### Exercise objective
Write out all of the data without omission, exactly as shown.

### Recorded information
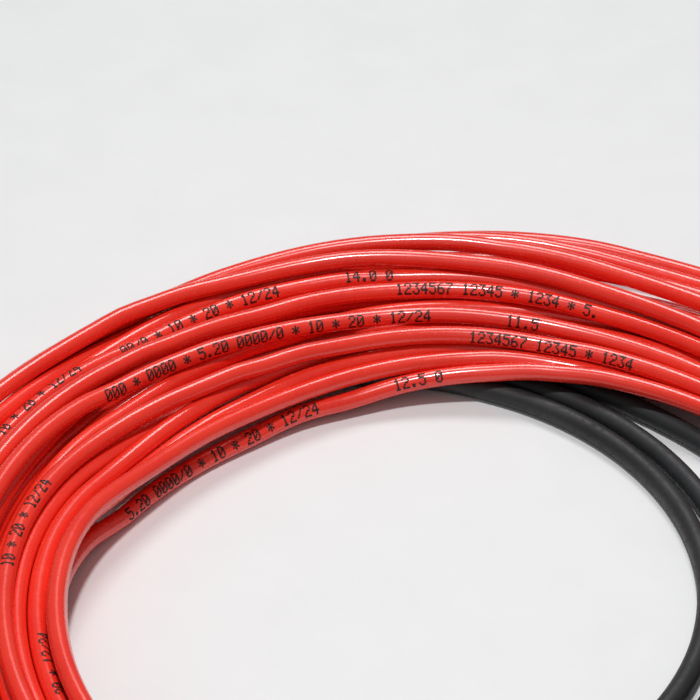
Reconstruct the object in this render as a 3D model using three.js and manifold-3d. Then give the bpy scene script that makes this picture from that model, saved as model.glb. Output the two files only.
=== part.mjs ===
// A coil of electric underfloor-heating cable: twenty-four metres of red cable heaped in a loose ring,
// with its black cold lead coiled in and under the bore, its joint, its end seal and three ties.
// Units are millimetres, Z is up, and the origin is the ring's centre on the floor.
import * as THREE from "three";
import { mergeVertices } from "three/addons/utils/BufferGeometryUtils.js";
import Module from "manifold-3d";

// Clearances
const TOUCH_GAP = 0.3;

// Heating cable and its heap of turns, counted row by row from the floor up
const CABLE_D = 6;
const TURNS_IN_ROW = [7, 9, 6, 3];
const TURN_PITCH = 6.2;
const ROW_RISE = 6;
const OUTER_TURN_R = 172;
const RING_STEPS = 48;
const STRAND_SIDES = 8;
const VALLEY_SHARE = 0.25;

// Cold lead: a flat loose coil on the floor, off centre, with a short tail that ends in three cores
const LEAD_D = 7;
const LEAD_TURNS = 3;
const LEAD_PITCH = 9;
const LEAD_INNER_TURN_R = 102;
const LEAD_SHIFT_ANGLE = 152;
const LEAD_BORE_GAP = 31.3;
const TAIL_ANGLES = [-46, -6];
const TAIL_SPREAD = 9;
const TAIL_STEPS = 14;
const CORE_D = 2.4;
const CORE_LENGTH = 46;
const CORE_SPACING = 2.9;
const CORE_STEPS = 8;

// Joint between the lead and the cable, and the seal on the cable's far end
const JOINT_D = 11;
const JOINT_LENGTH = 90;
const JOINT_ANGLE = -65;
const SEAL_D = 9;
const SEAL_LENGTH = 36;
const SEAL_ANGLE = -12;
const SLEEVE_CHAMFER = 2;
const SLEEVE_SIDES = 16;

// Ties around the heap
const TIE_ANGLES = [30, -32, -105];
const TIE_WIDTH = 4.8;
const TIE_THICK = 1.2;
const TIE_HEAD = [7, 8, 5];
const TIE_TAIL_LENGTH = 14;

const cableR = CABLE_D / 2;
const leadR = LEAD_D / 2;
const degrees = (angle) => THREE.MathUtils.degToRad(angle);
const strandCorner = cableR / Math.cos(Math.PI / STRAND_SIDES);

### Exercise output
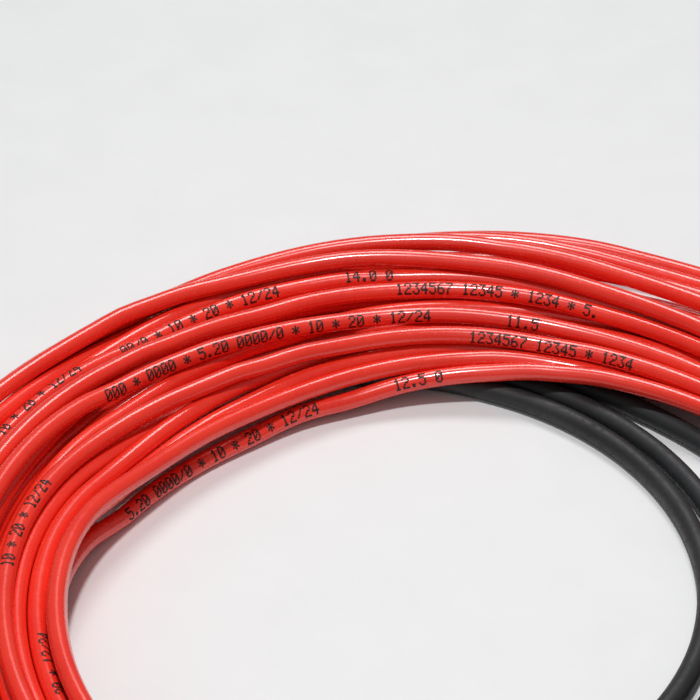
Reconstruct the object in this render as a 3D model using three.js and manifold-3d. Then give the bpy scene script that makes this picture from that model, saved as model.glb. Output the two files only.
=== part.mjs ===
// A coil of electric underfloor-heating cable: twenty-four metres of red cable heaped in a loose ring,
// with its black cold lead coiled in and under the bore, its joint, its end seal and three ties.
// Units are millimetres, Z is up, and the origin is the ring's centre on the floor.
import * as THREE from "three";
import { mergeVertices } from "three/addons/utils/BufferGeometryUtils.js";
import Module from "manifold-3d";

// Clearances
const TOUCH_GAP = 0.3;

// Heating cable and its heap of turns, counted row by row from the floor up
const CABLE_D = 6;
const TURNS_IN_ROW = [7, 9, 6, 3];
const TURN_PITCH = 6.2;
const ROW_RISE = 6;
const OUTER_TURN_R = 172;
const RING_STEPS = 48;
const STRAND_SIDES = 8;
const VALLEY_SHARE = 0.25;

// Cold lead: a flat loose coil on the floor, off centre, with a short tail that ends in three cores
const LEAD_D = 7;
const LEAD_TURNS = 3;
const LEAD_PITCH = 9;
const LEAD_INNER_TURN_R = 102;
const LEAD_SHIFT_ANGLE = 152;
const LEAD_BORE_GAP = 31.3;
const TAIL_ANGLES = [-46, -6];
const TAIL_SPREAD = 9;
const TAIL_STEPS = 14;
const CORE_D = 2.4;
const CORE_LENGTH = 46;
const CORE_SPACING = 2.9;
const CORE_STEPS = 8;

// Joint between the lead and the cable, and the seal on the cable's far end
const JOINT_D = 11;
const JOINT_LENGTH = 90;
const JOINT_ANGLE = -65;
const SEAL_D = 9;
const SEAL_LENGTH = 36;
const SEAL_ANGLE = -12;
const SLEEVE_CHAMFER = 2;
const SLEEVE_SIDES = 16;

// Ties around the heap
const TIE_ANGLES = [30, -32, -105];
const TIE_WIDTH = 4.8;
const TIE_THICK = 1.2;
const TIE_HEAD = [7, 8, 5];
const TIE_TAIL_LENGTH = 14;

const cableR = CABLE_D / 2;
const leadR = LEAD_D / 2;
const degrees = (angle) => THREE.MathUtils.degToRad(angle);
const strandCorner = cableR / Math.cos(Math.PI / STRAND_SIDES);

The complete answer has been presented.